The next probably goes without saying, but let's just go ahead and be extra clear here. The resultant pivoted rows must have only one value for each row. If there can be multiple values, then PostgreSQL will return you one from the list. For example, if we did not average the price in the query above (which aggregates the price to a single value), but instead simply requested the price column, we could get any one of the prices associated with each product category and product line. The point of pivoting the data is to present a single value for each possible combination of attributes.
The pivoted columns' data types must match the data types expected from the source data. For example, we would get an error if we had our pivoted column "avg_price" specified as an
int instead of
numeric. The result of the
avg function on our price values will not produce an
int. If we wanted the pivoted column to be an
int, we'd need to cast the value accordingly in the sub-query.
Now the differences...
The reason our previous article used the category sql option of
crosstab is that it is more flexible than the basic option we covered here. We recommend using the category sql option over the basic option. Here's why:
The category sql option allows you to include "extra columns" in your pivot table result. The extra columns are not used for pivoting. The common use for these columns is to provide additional descriptors of the data in each row. You can have as many extra columns as you want; however, there can only be one extra column value for each. As mentioned above in the caveat section, multiple possible values will result in any one of the values being displayed. Here's an example to make this easier to understand:
-- using category sql option SELECT * FROM crosstab ( 'select distinct product_line, case when product_line = 'Bowser' then 'Fashion and fun for big dogs.' when product_line = 'Tippy' then 'Small dog fashion and fun.' else null end as description, category, round(avg(price),2) as avg_price from catalog group by product_line, category order by product_line', 'select distinct category from catalog order by 1' ) AS ( product_line character varying, description text, dog_toys_avg_price numeric, dog_wear_avg_price numeric ) ;
In this case, we've added an "extra column" called "description". For this example, we've provided the values manually in a case statement, but another column from the table could also be used if there was a column that contained the additional descriptive data. Note the escaped single quotes (leaving us with two single quotes around each text value) since the sub-query for
crosstab needs to be encapsulated in single quotes. We'll get a result like this:
product_line | description | dog_toys_avg_price | dog_wear_avg_price ------------------------------------------------------------------------------------------ Bowser | Fashion and fun for big dogs. | 7.24 | 14.49 Tippy | Small dog fashion and fun. | 4.99 | 11.74
If you try to add an extra column using the basic crosstab option, you'll get this error: "The provided SQL must return 3 columns: rowid, category, and values." No extra columns allowed.

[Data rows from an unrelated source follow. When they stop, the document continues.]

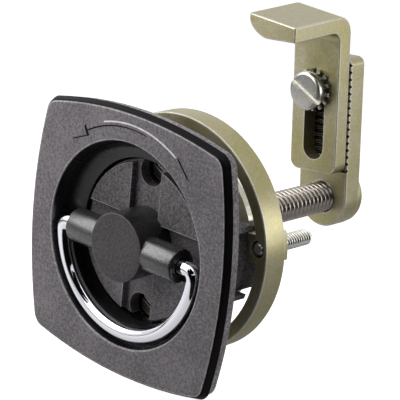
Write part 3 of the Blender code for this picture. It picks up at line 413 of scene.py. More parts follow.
def round_edges(shape, width, segments=2):
    """Bevel the sharp edges of a mesh."""
    sharp = [edge for edge in shape.edges if edge.calc_face_angle(0.0) > math.radians(50.0)]
    bmesh.ops.bevel(
        shape, geom=sharp, offset=width * MM, offset_type="OFFSET", segments=segments, profile=0.5,
        affect="EDGES", clamp_overlap=True, material=-1,
    )
    return shape


def prism(start, turns, front, back, bevel=0.0, segments=2):
    """Return a solid between two depths, with the outline of a chain of arcs and straights."""
    shape = bmesh.new()
    trace(shape, start, turns, depth=front)
    close_and_pull(shape, (0.0, back - front, 0.0))
    return round_edges(shape, bevel, segments) if bevel else shape


def strung(points):
    """Return a mesh with straight edges from point to point."""
    shape = bmesh.new()
    corners = [shape.verts.new(Vector(point) * MM) for point in points]
    for first, second in zip(corners, corners[1:]):
        shape.edges.new((first, second))
    return shape


def spun(profile, steps=96, axis=AXIS_Y, closed=False):
    """Spin a profile of (radius, depth) points once about an axis."""
    if closed:
        profile = [*profile, profile[0]]
    points = [(radius, depth, 0.0) if axis == AXIS_Y else (depth, radius, 0.0) for radius, depth in profile]
    shape = strung(points)
    bmesh.ops.spin(
        shape, geom=shape.verts[:] + shape.edges[:], cent=(0.0, 0.0, 0.0), axis=axis,
        angle=math.radians(360.0), steps=steps, use_merge=True,
    )
    bmesh.ops.remove_doubles(shape, verts=shape.verts, dist=0.000002)
    bmesh.ops.dissolve_degenerate(shape, edges=shape.edges, dist=0.000001)
    bmesh.ops.recalc_face_normals(shape, faces=shape.faces)
    return shape


def bar(low, high, bevel=0.0):
    """Return a box between two corners."""
    shape = bmesh.new()
    bmesh.ops.create_cube(shape, size=1.0)
    bmesh.ops.scale(shape, vec=(Vector(high) - Vector(low)) * MM, verts=shape.verts)
    bmesh.ops.translate(shape, vec=(Vector(high) + Vector(low)) / 2 * MM, verts=shape.verts)
    shape.normal_update()
    return round_edges(shape, bevel, 1) if bevel else shape


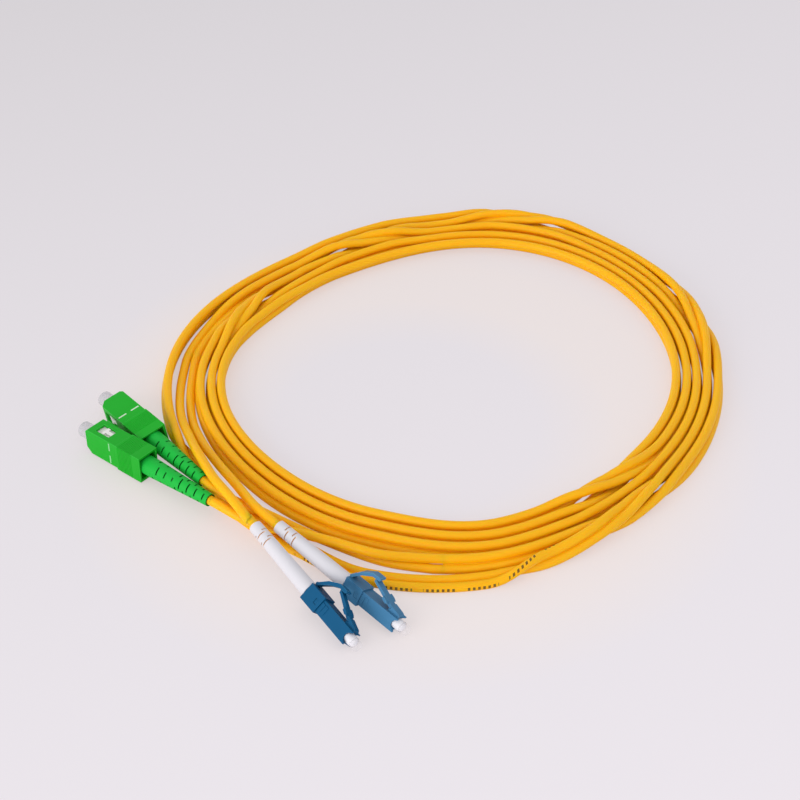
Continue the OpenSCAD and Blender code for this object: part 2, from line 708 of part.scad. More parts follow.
module sc_flange() {
    flange(sc_bore - 0.4, sc_ferrule_d, 2.7, sc_flange_from, sc_shoulder - fit_gap, sc_ring_to - 1, sc_seat);
}
module sc_spring() {
    spring(1.87, sc_ring_to, sc_flange_from);
}
module sc_backpost() {
    backpost(sc_bore - fit_gap, sc_cavity_h - 0.5, sc_ring_to, sc_frame_from, 2.5, sc_tail_from, 3.3);
}
module sc_crimp() {
    crimp(sc_crimp_from, sc_boot_in - 0.3);
}
module sc_jacket_end() {
    jacket_end(-sc_boot_l - jacket_out, sc_tail_from - 0.1);
}
module sc_fibre() {
    fibre(-sc_boot_l - jacket_out, sc_seat - ferrule_travel - 0.3);
}
module lc_ferrule() {
    ferrule(lc_ferrule_d, lc_seat, lc_l - 0.6, 0);
}
module lc_flange() {
    flange(lc_bore - 0.4, lc_ferrule_d, 1.6, lc_flange_from, lc_shoulder - fit_gap, lc_ring_to + 1.1, lc_seat);
}
module lc_spring() {
    spring(1.25, lc_ring_to, lc_flange_from);
}
module lc_backpost() {
    backpost(lc_bore - fit_gap, crimp_d, lc_ring_to, lc_ring_from, lc_collar_from, lc_tail_from, 1.9);
}
module lc_crimp() {
    crimp(lc_crimp_from, lc_collar_from - 0.2);
}
module lc_jacket_end() {
    jacket_end(-lc_boot_l - jacket_out, lc_tail_from - 0.1);
}
module lc_fibre() {
    fibre(-lc_boot_l - jacket_out, lc_seat - ferrule_travel - 0.3);
}

duplex_cord();
sc_leg(0);  // sc_1_leg
sc_leg(1);  // sc_2_leg
lc_leg(0);  // lc_1_leg
lc_leg(1);  // lc_2_leg
in_sc(0) sc_grip();  // sc_1_grip
in_sc(0) sc_marks();  // sc_1_marks
in_sc(0) sc_plug_frame();  // sc_1_plug_frame
in_sc(0) sc_ferrule();  // sc_1_ferrule
in_sc(0) sc_flange();  // sc_1_flange
in_sc(0) sc_spring();  // sc_1_spring
in_sc(0) sc_backpost();  // sc_1_backpost
in_sc(0) sc_crimp();  // sc_1_crimp
in_sc(0) sc_boot();  // sc_1_boot
in_sc(0) sc_jacket_end();  // sc_1_jacket_end
in_sc(0) sc_fibre();  // sc_1_fibre
in_sc(0) sc_dust_cap();  // sc_1_dust_cap
in_sc(1) sc_grip();  // sc_2_grip
in_sc(1) sc_marks();  // sc_2_marks
in_sc(1) sc_plug_frame();  // sc_2_plug_frame
in_sc(1) sc_ferrule();  // sc_2_ferrule
in_sc(1) sc_flange();  // sc_2_flange
in_sc(1) sc_spring();  // sc_2_spring
in_sc(1) sc_backpost();  // sc_2_backpost
in_sc(1) sc_crimp();  // sc_2_crimp
in_sc(1) sc_boot();  // sc_2_boot
in_sc(1) sc_jacket_end();  // sc_2_jacket_end
in_sc(1) sc_fibre();  // sc_2_fibre
in_sc(1) sc_dust_cap();  // sc_2_dust_cap
in_lc(0) lc_front_body();  // lc_1_front_body
in_lc(0) lc_latch();  // lc_1_latch
in_lc(0) lc_rear_body();  // lc_1_rear_body
in_lc(0) lc_trigger();  // lc_1_trigger
in_lc(0) lc_ferrule();  // lc_1_ferrule
in_lc(0) lc_flange();  // lc_1_flange
in_lc(0) lc_spring();  // lc_1_spring
in_lc(0) lc_backpost();  // lc_1_backpost
in_lc(0) lc_crimp();  // lc_1_crimp
in_lc(0) lc_boot();  // lc_1_boot
in_lc(0) lc_jacket_end();  // lc_1_jacket_end
in_lc(0) lc_fibre();  // lc_1_fibre
in_lc(0) lc_dust_cap();  // lc_1_dust_cap
in_lc(1) lc_front_body();  // lc_2_front_body
in_lc(1) lc_latch();  // lc_2_latch
in_lc(1) lc_rear_body();  // lc_2_rear_body
in_lc(1) lc_trigger();  // lc_2_trigger
in_lc(1) lc_ferrule();  // lc_2_ferrule
in_lc(1) lc_flange();  // lc_2_flange
in_lc(1) lc_spring();  // lc_2_spring
in_lc(1) lc_backpost();  // lc_2_backpost
in_lc(1) lc_crimp();  // lc_2_crimp
in_lc(1) lc_boot();  // lc_2_boot
in_lc(1) lc_jacket_end();  // lc_2_jacket_end
in_lc(1) lc_fibre();  // lc_2_fibre
in_lc(1) lc_dust_cap();  // lc_2_dust_cap
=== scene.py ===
import json
import math
import bmesh
import bpy
import numpy as np
from mathutils import Euler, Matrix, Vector


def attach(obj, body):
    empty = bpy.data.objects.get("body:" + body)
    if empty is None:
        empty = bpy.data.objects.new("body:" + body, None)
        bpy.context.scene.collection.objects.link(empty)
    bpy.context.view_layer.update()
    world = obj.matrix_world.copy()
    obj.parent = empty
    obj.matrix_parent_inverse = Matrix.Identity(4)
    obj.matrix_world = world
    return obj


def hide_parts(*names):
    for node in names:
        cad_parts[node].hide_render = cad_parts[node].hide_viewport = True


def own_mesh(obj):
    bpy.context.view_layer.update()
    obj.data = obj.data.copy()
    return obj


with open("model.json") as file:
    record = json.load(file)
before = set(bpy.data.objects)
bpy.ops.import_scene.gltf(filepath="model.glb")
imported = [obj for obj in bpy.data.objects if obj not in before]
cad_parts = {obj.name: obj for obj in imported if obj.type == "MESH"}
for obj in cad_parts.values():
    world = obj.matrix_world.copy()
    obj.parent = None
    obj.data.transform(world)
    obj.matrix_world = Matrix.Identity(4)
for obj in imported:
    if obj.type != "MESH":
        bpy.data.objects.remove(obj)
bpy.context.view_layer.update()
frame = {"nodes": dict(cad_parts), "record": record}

MM = 0.001
# The layout is given about this point of the table, which is the part's origin
datum = np.array([2.9, -2.44, 0.0])

# --- Camera ---------------------------------------------------------------
# It stands on the plugs' side of the coil and looks down at it by about forty degrees,
# through a lens about twice as long as its sensor is wide.
sensor_w, lens_share, look_down = 36.0, 2.05125, 39.9
camera_stand = np.array([0.0, -425.5, 355.7])
scene = bpy.context.scene
scene.view_settings.view_transform = "Standard"
camera_data = bpy.data.cameras.new("camera")
camera_data.sensor_width = sensor_w
camera_data.lens = sensor_w * lens_share
camera_data.clip_end = 10.0
camera = bpy.data.objects.new("camera", camera_data)
camera.location = (camera_stand - datum) * MM
camera.rotation_euler = Euler((math.radians(90.0 - look_down), 0.0, 0.0))
scene.collection.objects.link(camera)
scene.camera = camera


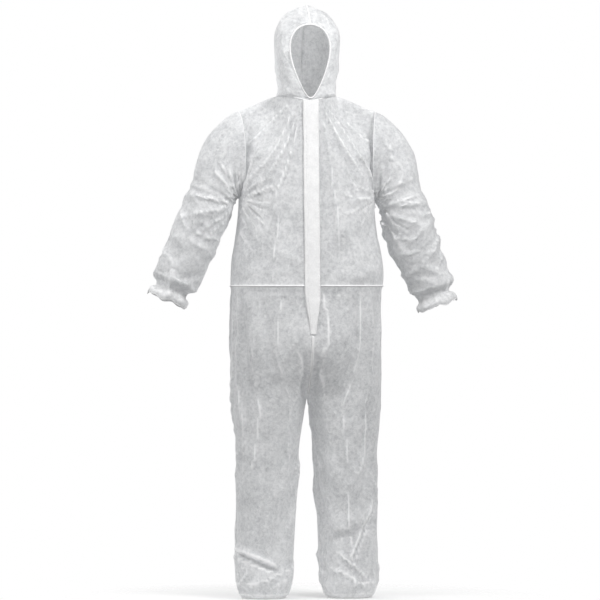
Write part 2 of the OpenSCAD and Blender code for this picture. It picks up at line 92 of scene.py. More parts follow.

The next difference is the more compelling one to use the category sql
crosstab option: it places data in the correct columns when one of the rows is missing a particular value for the specified attribute.
Remember our new dog toy, the rope chew? The Tippy line does not have that toy. If we wanted to pivot by toy products instead of by product categories, we would only be able to get an accurate result using the category sql option of
crosstab. Check it out:
-- using category sql option SELECT * FROM crosstab( 'select distinct product_line, category, product, price from catalog where category = ''dog toys'' order by 1,2', 'select distinct product from catalog where category = ''dog toys'' order by 1' ) AS ( product_line character varying, category character varying, ball_price numeric, plushy_price numeric, rope_chew_price numeric, rubber_bone_price numeric ) ;
We'll get the result we expect (a null value for the rope chew toy on the Tippy product line row):
product_line | category | ball_price | plushy_price | rope_chew_price | rubber_bone_price ------------------------------------------------------------------------------- Bowser | dog toys | 6.99 | 8.99 | 7.99 | 4.99 Tippy | dog toys | 2.99 | 6.99 | | 4.99
Notice in the query above that we did not need to use an aggregation for the price because there is one price per product per product line. We also added the product category as an "extra column" since our pivoted rows were limited to only the category for dog toys - just an additional example of using extra columns for you to "chew" on (pun intended).
If we use the basic option of
crosstab to present dog toy prices per product line, not only can we not use any extra columns as we learned above, but worse, we'll get a bad result... Here's the SQL:
-- using the basic option SELECT * FROM crosstab( 'select distinct product_line, product, price from catalog where category = ''dog toys'' order by 1,2') AS catalog(product_line text, ball_price numeric, plushy_price numeric, rope_chew_price numeric, rubber_bone_price numeric ) ;
And here's the result:
product_line | ball_price | plushy_price | rope_chew_price | rubber_bone_price ------------------------------------------------------------------------------- Bowser | 6.99 | 8.99 | 7.99 | 4.99 Tippy | 2.99 | 6.99 | 4.99 |
WHAT?! The rubber bone price for the Tippy line shifted over to populate the rope chew column! That's because, without the category sql, the basic option does not know how many columns to expect and simply populates the data top-to-bottom, left-to-right until there are no more values. So, you can only use the basic option if your data values have exactly the same number and type. That's a pretty big limiter in our book.
Hopefully you now have a much more thorough understanding of
crosstab in PostgreSQL, including the differences between the two options that are presented in the documentation. You are now armed with the knowledge that will help you pivot wisely.